Developmental skills boosted: Fine motor development, creative thinking, sensory processing, spatial awareness
Why they make great toys: Colanders work similarly to pots and pans, but the holes they have make them particularly interesting to kids.
Simply running their hands over a colander is fun for babies, since it has an unusual texture. It can also be fascinating for them to experiment with different items and see which ones fall through the holes and which ones don’t.
Paper Towel/Toilet Paper Tubes
Developmental skill boosted: Creative thinking, fine motor development, abstract thought
Why they make great toys: Reuse empty paper towels or toilet paper tubes by making them into toys. You don’t have to get complicated, as children, particularly small toddlers, will love playing with them as they are. They can bang them, twist them or look through them.
Older kids can use them for arts and crafts, cutting them, painting them or gluing things onto them to make different figures.
Developmental skill boosted: Fine motor development, hand-eye coordination, spatial awareness
Why they make great toys: Tongs are tricky for kids, especially small ones, which is why they are the perfect toy. Kids need toys that are challenging but not impossible to use, and learning to correctly use tongs can help develop fine motor skills and hand-eye coordination.
Even babies can use them to practice their grasp, though you would want to make sure they are small tongs that aren’t too heavy. Older children can practice taking things out of a box or container with tongs.

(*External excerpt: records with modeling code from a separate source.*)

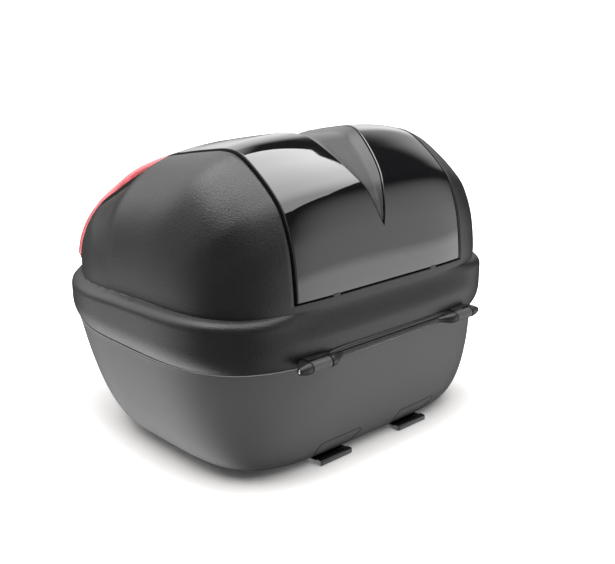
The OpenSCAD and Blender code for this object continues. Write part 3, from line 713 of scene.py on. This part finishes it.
def lens_rise(t):
    """How far a lens stands out of the lid: most just below the panel and above the shoulder."""
    u = np.clip((t - LENS_FROM) / (LENS_TO - LENS_FROM), 0, 1)
    swell = 8.6 * np.exp(-((u - 0.18) / 0.2) ** 2) + 7.4 * np.exp(-((u - 0.8) / 0.36) ** 2)
    return 1.0 + (1 - np.exp(-u / 0.04)) * swell


def wing(s, x_from, x_to, t_from, t_to, rise, sink_to, radius, count_x, count_t):
    """A crowned slab on the lid's rear slope, with rounded edges: rows along t, columns across x."""
    dense = np.linspace(t_from, t_to, 500)
    rows = even(section(dense), dense, count_t)
    lips = np.array([0, 0.04, 0.14, 0.3, 0.52, 0.78, 1.0]) * radius
    rows = np.unique(np.concatenate([
        t_from + lips / arc_rate(np.array(t_from)), rows[(rows > t_from + 0.2) & (rows < t_to - 0.3)],
        t_to - lips / arc_rate(np.array(t_to - 0.05))]).round(4))
    t = rows[:, None]
    lo, hi = x_from(t), x_to(t)
    middle = np.linspace(0, 1, count_x)[1:-1]
    x = np.hstack([lo + lips, lo + radius + (hi - lo - 2 * radius) * middle, hi - lips[::-1]])
    along = np.minimum((t - t_from) * arc_rate(t), (t_to - t) * arc_rate(t))
    inside = np.minimum(np.minimum(x - lo, hi - x), along)
    grid_t = np.broadcast_to(t, x.shape)
    height = rise(t)
    top = dome(s * x, grid_t, height - (height - sink_to) / radius * lip_drop(inside, radius) * 0.9)
    return top, s * x, grid_t


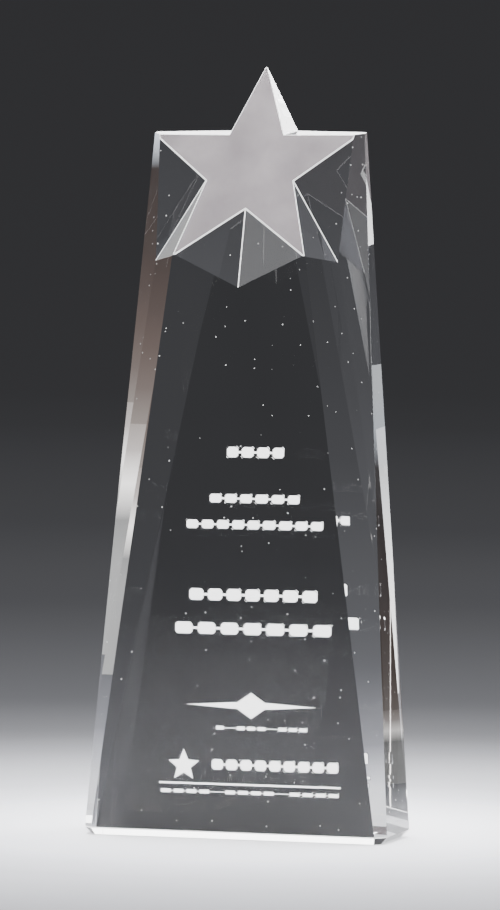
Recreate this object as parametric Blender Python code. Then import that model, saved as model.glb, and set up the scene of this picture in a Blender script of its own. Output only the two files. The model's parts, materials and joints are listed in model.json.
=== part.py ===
"""Star tower trophy: one block of optical crystal, cut and polished in flat facets.

A five-pointed star stands out of the top of a tapered block. Its front face leans back and is
sandblasted, and everything else is polished. The lines and ornaments of the dedication are
sandblasted into the rear face, in shallow pockets, and are read through the block.

Metres, +Z up, front towards -Y. The origin is on the floor under the middle of the base.
"""
import math

import bmesh
import bpy
from mathutils import Vector

MM = 0.001

# The block
HEIGHT = 254.32 * MM            # of the sharp top point; the rear facets trim it to 254 mm
BASE_WIDTH = 103.4 * MM
DEPTH = 33.3 * MM
SHOULDER_WIDTH = 71.8 * MM      # across the arms of the star
SHOULDER_HEIGHT = 232.8 * MM    # rear edge of the tops of the arms
FRONT_LEAN = math.radians(0.38)
BASE_CHAMFER = 2.4 * MM
BEVEL_SETBACK = 3.8 * MM        # how far behind the front face each bevel meets its side, at the base
SHOULDER_FRONT = 8.1 * MM       # depth at which the front bevel meets the side, at the arm's tip
SHOULDER_REAR = 11.2 * MM       # depth at which the rear facet meets the side, at the arm's tip
ARM_TIP_HEIGHT = 231.4 * MM
REAR_APEX_HEIGHT = 249 * MM     # where the two rear side facets meet

# The star, as half of its outline: x and height of each corner on the leaning front face
STAR_LEAN_DEPTH = 32.2 * MM     # the face runs from the rear face at the top point to the front face
STAR_TOP = (0.0, HEIGHT)
STAR_UPPER_NOTCH = (9.3 * MM, 231.1 * MM)
STAR_ARM = (34.8 * MM, 231.2 * MM)
STAR_SIDE_NOTCH = (14.8 * MM, 215.9 * MM)
STAR_FOOT = (22.4 * MM, 191.1 * MM)
STAR_LOWER_NOTCH = (0.0, 206.7 * MM)

# Where the cuts beside and under the star end
SIDE_CUT_END = Vector((31.0 * MM, -5.9 * MM, 189.4 * MM))
KITE_CUT_HEIGHT = 180.8 * MM
UPPER_FACET_END_HEIGHT = 105.0 * MM     # where the upper bevel runs out, on the block's side

ARM_TOP_RISE = 0.15             # the tops of the arms rise towards the rear
SPIKE_REAR_NOTCH = Vector((11.3 * MM, 15.2 * MM, 232.6 * MM))   # where the top point meets the arm

# Sandblasting
FROST_THICKNESS = 0.4 * MM
GAP = 0.3 * MM
POCKET_DEPTH = FROST_THICKNESS + GAP

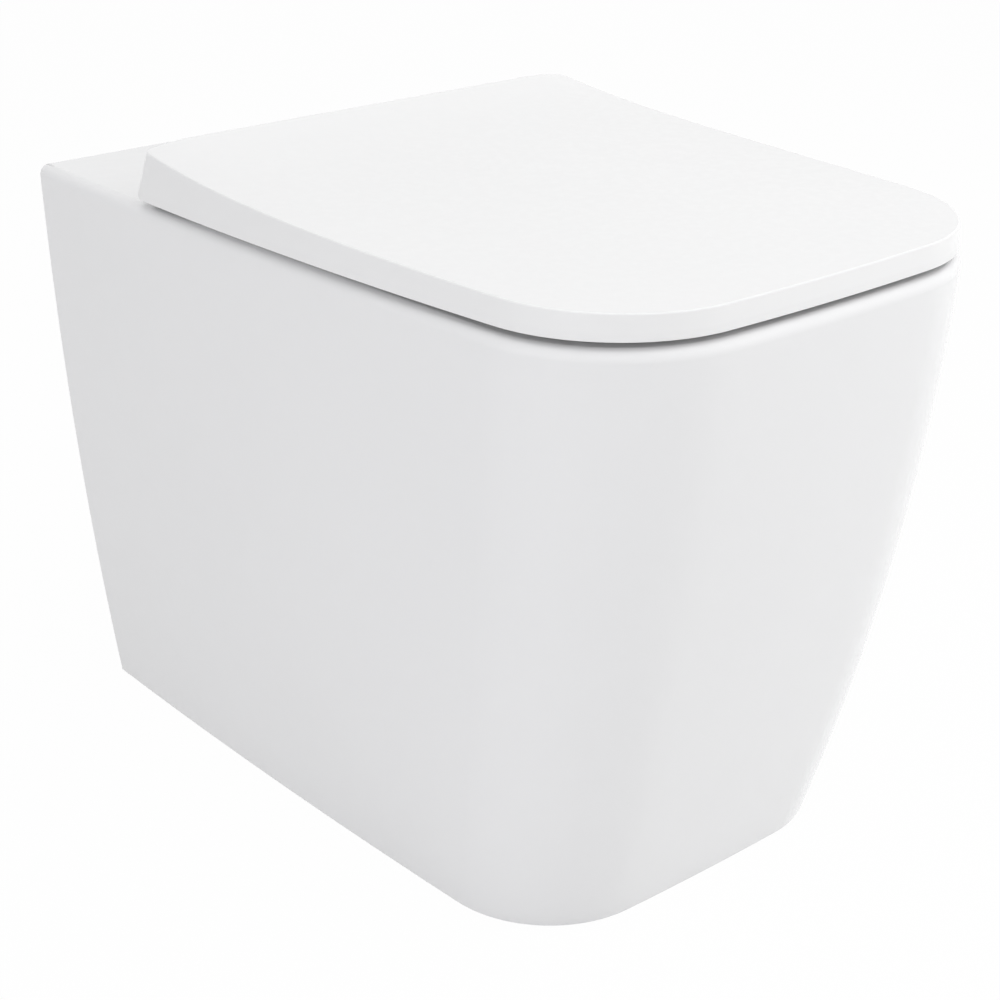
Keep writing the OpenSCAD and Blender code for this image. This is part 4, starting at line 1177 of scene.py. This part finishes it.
class TOILET_OT_hinges(bpy.types.Operator):
    """Finish the hinge pieces and release latches"""

    bl_idname = "toilet.hinges"
    bl_label = "Hinges"

    def execute(self, context):
        coat(context, "polymer", "ring_bush", "lid_bush", *both("hinge_body", "release_latch"))
        coat(context, "drawn", "ring_damper", "lid_damper", *both("hinge_pin"))
        coat(context, "turned", *both("hinge_post", "hinge_plate"))
        return {"FINISHED"}


class TOILET_OT_fixings(bpy.types.Operator):
    """Finish the studs, nuts, brackets and clamp bolts"""

    bl_idname = "toilet.fixings"
    bl_label = "Fixings"

    def execute(self, context):
        coat(context, "stud thread", *both("fixing_stud"))
        coat(context, "polymer", *both("cone_nut"))
        coat(context, "zinc", "clamp_washers", "clamp_nuts", *both("floor_bracket"))
        coat(context, "bolt thread", "clamp_bolts")
        return {"FINISHED"}


class TOILET_PT_panel(bpy.types.Panel):
    """Pieces of the toilet"""

    bl_idname = "TOILET_PT_panel"
    bl_label = "Back to Wall Toilet"
    bl_space_type = "VIEW_3D"
    bl_region_type = "UI"
    bl_category = "Toilet"

    def draw(self, context):
        for operator in OPERATORS:
            self.layout.operator(operator.bl_idname)


GROUPS = (
    ("toilet_pan", PanSizes),
    ("toilet_seat", SeatSizes),
    ("toilet_finishes", Finishes),
    ("toilet_studio", StudioSettings),
)
OPERATORS = (
    TOILET_OT_studio,
    TOILET_OT_pan,
    TOILET_OT_ring,
    TOILET_OT_lid,
    TOILET_OT_pads,
    TOILET_OT_hinges,
    TOILET_OT_fixings,
)


def register():
    """Registers the property groups, operators and panel."""
    for name, group in GROUPS:
        bpy.utils.register_class(group)
        setattr(bpy.types.Scene, name, PointerProperty(type=group))
    for operator in OPERATORS:
        bpy.utils.register_class(operator)
    bpy.utils.register_class(TOILET_PT_panel)


def unregister():
    """Takes them out again."""
    bpy.utils.unregister_class(TOILET_PT_panel)
    for operator in reversed(OPERATORS):
        bpy.utils.unregister_class(operator)
    for name, group in reversed(GROUPS):
        delattr(bpy.types.Scene, name)
        bpy.utils.unregister_class(group)


def main():
    """Makes every piece."""
    register()
    for operator in OPERATORS:
        area, name = operator.bl_idname.split(".")
        getattr(getattr(bpy.ops, area), name)()


if __name__ == "__main__":
    main()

Developmental skill boosted: Fine motor development, hand-eye coordination
Why they make great toys: Like tongs, clothespins or chip clips present a healthy challenge for children. They also help practice fine motor skills like grasping. At first, kids can practice simply unclipping them and then "graduate" onto clipping them.
However, this is a toy that requires supervision, as you don’t want your kids to pinch themselves with the pins.
Empty Tissue Box
Developmental skill boosted: Spatial awareness, object permanence, fine motor development
Why they make great toys: Tissue boxes are boxes, yes, but they count as a separate toy because they have a ready-made slit that hides what is inside. This makes them perfect toys for toddlers learning object permanence, since they can practice putting toys inside and then taking them out.
Kids also like putting their hands inside the box, even when it's empty or shaking it around when it's full to make sounds.
Serving Tray With Dividers
Developmental skill boosted: Relational reasoning (categorizing), fine motor development, spatial awareness
Why they make great toys: If you have a serving tray that is cheap and not easily breakable, let your kids play with it. It’s the perfect toy to practice categorizing, since it usually comes with dividers.
Children can practice placing similar objects together within a tray. For example, you can give them peas, red beans and rice and have them separate them.
Ice Cube Trays
Developmental skill boosted: Fine motor development, spatial awareness, relational reasoning
Why they make great toys: Ice cube trays work similarly to trays, except that the divisions are much smaller and therefore more challenging. This helps older children practice fitting in small objects into a tiny tray. You can also make categorization games by having them sort items by color or type into adjacent cubes.
Babies love playing with ice cube trays simply by banging them on the floor and feeling the dents, which are interesting to them. Filling them with liquids and semi-liquids of different textures like water, jello and juice makes for fun — though messy — sensory play.
Developmental skill boosted: Spatial awareness, creative thinking, relational reasoning
Why they make great toys: Egg cartons can be used in similar ways as ice cube trays. They can also be used for arts and crafts or for engaging in sensory play.
If you want a fun project with your older child, try using the cartons to plant seeds and having your kid see the daily growth of the plant.
Developmental skill boosted: Creative thinking, fine motor development, sensory processing
Why they make great toys: A muffin or cupcake tray can be used in many different ways that don’t involve baking sweets.
Like ice cube trays and egg cartons, kids can play by categorizing items, learning how many things can fit into a tray and using them for sensory games.
Developmental skill boosted: Spatial awareness, auditory processing, hand-eye coordination
Why they make great toys: Metal or plastic cans are great as toys, so the next time you finish your Pringles, keep the can. As with containers, cans can be used to put things in and take them out, though if they are longer, kids will have to turn them upside down to get their toys back.
They’re also fun to play with when empty, especially to bang on things, and can be filled with rice or beans to make fun sounds.
The only caveat is that you have to make sure metal cans have no sharp edges.
Developmental skill boosted: Creative thinking, fine motor development, hand-eye coordination
Why they make great toys: A staple in every kindergarten classroom, popsicle sticks are the perfect arts and crafts material. Paint them and/or glue them to make different toys and shapes or stack them up into towers.
Babies can play with the sticks by biting them, putting them into things and practicing the pincer grasp.
Developmental skill boosted: Spatial awareness, fine motor development, hand-eye coordination
Why they make great toys: Do we even need to explain how fun buckets are? Filled with water, they make for endless water games or serious activities like learning to water the plants. They can also be used to build sandcastles or to place toys inside.
Buckets are great for open-ended activities and children get creative by making them into hats, using them as instruments or stacking them.
If you are using buckets filled with water, it’s imperative that you are supervising your children at all times.
Developmental skill boosted: Body awareness, critical thinking, facial recognition
Why they make great toys: Seeing babies look at themselves in the mirror is one of the most adorable things in the world, given that they are both fascinated and confused. Mirrors can help babies develop critical thinking, as the brain understands that the objects in the mirror reflect real objects and don’t exist in and of themselves.
It also helps babies recognize themselves and become aware of their own bodies. Give your baby a mirror and see how they almost immediately smile — your heart will melt!
Unless you’re using a toy mirror that has been made to not break, make sure you supervise your child so that they don’t accidentally break the mirror and cut themselves.